__GIVEN TASK__:
Give a count of the lines below that have the string "picture" in them, with no other words.

__DATA SHOWN__:

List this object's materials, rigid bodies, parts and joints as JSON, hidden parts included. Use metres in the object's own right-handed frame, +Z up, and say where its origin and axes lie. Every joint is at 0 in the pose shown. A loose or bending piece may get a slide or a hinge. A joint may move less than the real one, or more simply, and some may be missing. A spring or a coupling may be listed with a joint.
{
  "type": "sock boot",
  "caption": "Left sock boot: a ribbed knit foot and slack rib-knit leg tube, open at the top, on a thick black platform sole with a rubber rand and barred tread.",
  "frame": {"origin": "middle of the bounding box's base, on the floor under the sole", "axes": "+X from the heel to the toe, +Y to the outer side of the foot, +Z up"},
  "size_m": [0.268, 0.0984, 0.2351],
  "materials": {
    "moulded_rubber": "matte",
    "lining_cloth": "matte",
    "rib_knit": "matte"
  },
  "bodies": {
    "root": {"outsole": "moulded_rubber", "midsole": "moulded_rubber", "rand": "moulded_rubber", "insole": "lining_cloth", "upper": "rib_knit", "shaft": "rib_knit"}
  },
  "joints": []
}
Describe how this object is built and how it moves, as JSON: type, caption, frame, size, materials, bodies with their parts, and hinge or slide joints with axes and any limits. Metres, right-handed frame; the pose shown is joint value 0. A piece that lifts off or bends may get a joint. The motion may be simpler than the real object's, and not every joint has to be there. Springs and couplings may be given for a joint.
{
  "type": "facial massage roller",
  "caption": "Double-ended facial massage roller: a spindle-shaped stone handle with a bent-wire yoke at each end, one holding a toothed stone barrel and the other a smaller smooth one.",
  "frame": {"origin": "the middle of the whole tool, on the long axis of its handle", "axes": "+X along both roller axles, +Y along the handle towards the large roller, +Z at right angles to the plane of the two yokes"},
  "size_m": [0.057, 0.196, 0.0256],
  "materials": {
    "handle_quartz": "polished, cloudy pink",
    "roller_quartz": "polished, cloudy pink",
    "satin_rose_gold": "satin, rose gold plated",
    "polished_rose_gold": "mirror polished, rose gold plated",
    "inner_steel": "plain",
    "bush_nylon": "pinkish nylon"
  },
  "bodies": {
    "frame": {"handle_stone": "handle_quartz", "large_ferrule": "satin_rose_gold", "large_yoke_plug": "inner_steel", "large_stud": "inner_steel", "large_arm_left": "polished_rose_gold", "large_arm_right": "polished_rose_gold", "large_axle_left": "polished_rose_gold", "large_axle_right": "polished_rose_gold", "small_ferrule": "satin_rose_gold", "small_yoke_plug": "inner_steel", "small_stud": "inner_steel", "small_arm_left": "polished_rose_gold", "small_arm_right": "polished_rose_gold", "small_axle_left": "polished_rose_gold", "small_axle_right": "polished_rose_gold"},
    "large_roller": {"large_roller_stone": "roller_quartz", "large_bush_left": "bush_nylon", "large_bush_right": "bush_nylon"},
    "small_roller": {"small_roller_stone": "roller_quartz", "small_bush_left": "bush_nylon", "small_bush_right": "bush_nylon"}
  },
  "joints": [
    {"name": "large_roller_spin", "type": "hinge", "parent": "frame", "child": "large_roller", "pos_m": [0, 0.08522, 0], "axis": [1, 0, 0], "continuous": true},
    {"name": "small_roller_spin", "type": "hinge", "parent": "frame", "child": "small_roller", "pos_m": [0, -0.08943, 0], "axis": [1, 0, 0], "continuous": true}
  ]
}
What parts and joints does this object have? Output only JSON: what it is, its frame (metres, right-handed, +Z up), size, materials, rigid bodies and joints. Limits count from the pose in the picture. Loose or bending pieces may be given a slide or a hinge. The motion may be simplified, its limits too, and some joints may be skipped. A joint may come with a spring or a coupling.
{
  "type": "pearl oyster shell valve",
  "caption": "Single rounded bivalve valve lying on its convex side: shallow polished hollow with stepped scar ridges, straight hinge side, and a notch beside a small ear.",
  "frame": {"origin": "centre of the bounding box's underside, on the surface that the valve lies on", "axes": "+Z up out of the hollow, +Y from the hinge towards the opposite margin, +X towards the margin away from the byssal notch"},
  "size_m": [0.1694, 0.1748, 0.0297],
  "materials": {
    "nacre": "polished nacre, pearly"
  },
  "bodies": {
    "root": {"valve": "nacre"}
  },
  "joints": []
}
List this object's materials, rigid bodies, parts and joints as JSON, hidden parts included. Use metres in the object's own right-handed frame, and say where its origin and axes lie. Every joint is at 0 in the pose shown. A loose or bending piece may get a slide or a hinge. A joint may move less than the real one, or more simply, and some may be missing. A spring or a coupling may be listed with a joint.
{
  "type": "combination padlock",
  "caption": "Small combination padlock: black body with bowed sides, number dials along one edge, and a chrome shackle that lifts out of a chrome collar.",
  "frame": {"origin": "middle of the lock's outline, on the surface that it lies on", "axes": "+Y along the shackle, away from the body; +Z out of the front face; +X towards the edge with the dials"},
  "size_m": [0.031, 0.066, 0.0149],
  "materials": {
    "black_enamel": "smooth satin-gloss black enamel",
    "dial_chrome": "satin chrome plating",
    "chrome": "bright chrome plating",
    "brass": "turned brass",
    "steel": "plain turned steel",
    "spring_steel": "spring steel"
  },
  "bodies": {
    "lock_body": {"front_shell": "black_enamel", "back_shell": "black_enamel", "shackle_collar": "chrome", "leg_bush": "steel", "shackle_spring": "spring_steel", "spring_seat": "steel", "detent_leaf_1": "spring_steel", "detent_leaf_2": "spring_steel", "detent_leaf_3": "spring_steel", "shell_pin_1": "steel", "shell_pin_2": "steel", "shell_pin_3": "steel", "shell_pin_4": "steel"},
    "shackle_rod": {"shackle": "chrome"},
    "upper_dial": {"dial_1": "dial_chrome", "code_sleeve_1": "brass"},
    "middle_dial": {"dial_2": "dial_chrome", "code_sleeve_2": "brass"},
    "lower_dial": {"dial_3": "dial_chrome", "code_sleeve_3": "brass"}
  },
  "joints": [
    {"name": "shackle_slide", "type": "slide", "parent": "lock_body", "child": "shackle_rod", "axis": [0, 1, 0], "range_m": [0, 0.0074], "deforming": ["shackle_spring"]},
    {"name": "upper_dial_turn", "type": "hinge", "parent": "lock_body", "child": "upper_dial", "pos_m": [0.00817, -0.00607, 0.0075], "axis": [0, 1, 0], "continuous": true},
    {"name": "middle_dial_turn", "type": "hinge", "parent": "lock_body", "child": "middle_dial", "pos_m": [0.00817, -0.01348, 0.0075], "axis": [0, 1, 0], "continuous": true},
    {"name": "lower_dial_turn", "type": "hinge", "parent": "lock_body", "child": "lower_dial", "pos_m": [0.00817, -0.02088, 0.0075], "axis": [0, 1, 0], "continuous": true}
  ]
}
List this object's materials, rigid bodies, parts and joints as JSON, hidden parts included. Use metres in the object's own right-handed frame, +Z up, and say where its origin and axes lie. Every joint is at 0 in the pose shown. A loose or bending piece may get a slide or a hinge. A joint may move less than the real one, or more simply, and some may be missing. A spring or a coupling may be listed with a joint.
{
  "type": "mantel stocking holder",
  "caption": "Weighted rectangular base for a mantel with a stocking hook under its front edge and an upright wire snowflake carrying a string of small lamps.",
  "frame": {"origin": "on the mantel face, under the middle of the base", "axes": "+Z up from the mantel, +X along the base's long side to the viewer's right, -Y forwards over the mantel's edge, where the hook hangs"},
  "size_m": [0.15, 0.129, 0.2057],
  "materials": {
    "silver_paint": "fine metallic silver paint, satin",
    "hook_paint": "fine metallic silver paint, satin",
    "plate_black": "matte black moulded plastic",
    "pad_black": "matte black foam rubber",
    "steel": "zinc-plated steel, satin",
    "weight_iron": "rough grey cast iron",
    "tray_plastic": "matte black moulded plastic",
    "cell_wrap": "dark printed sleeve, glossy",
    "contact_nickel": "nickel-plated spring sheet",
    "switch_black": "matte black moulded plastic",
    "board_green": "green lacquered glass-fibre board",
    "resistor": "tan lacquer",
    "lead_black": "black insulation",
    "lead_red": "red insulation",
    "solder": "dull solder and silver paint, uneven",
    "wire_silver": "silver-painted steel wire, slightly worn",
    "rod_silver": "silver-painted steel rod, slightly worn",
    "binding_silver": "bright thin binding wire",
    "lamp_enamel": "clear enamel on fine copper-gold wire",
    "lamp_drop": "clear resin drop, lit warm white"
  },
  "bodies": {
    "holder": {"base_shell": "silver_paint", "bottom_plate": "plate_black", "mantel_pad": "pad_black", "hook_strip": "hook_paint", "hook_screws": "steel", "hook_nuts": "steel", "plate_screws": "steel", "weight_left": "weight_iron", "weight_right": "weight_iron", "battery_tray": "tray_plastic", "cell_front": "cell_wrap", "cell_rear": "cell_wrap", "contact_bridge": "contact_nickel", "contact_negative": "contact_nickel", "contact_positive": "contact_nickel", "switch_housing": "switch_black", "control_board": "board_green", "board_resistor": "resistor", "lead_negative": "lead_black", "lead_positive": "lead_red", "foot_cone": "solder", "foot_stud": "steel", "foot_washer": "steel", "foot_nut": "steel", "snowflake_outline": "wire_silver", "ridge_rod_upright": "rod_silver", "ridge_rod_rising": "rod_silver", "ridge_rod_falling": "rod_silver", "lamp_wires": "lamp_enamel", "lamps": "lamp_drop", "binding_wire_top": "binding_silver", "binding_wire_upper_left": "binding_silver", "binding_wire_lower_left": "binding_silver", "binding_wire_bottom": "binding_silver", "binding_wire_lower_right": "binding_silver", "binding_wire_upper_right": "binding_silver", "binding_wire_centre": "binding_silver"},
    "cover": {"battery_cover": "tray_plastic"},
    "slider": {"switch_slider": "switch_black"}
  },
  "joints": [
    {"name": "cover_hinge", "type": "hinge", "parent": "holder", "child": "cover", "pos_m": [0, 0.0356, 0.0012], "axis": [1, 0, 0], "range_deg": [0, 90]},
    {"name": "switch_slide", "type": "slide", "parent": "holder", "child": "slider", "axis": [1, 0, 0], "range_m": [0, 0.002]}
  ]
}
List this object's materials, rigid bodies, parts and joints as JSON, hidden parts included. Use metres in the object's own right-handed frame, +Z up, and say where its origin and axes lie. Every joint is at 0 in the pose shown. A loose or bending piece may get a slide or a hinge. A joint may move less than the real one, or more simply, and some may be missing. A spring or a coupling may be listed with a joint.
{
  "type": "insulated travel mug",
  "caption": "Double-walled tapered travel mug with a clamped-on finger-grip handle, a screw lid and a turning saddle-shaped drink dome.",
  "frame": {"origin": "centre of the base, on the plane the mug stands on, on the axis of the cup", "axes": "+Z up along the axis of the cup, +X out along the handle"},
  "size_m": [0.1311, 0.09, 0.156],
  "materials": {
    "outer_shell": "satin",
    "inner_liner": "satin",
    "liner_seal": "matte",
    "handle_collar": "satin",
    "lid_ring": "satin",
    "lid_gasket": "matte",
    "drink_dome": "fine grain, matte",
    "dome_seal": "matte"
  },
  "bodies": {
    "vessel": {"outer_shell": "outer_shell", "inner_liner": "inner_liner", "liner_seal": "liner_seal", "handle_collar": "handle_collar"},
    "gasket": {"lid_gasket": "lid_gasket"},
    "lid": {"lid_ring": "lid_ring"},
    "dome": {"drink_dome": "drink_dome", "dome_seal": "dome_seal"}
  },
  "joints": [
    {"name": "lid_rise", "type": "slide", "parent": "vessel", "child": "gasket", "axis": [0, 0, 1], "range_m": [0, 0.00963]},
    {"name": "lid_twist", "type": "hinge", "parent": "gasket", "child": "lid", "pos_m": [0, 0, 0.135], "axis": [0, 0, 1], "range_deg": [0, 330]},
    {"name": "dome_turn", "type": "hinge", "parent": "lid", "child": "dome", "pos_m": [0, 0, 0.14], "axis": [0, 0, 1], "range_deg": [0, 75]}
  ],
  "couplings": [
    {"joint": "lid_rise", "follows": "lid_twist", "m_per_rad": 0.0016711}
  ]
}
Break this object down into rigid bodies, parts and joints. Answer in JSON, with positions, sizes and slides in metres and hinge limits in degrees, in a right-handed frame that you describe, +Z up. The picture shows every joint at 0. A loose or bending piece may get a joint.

__SOLUTION TO THE EXERCISE__:
2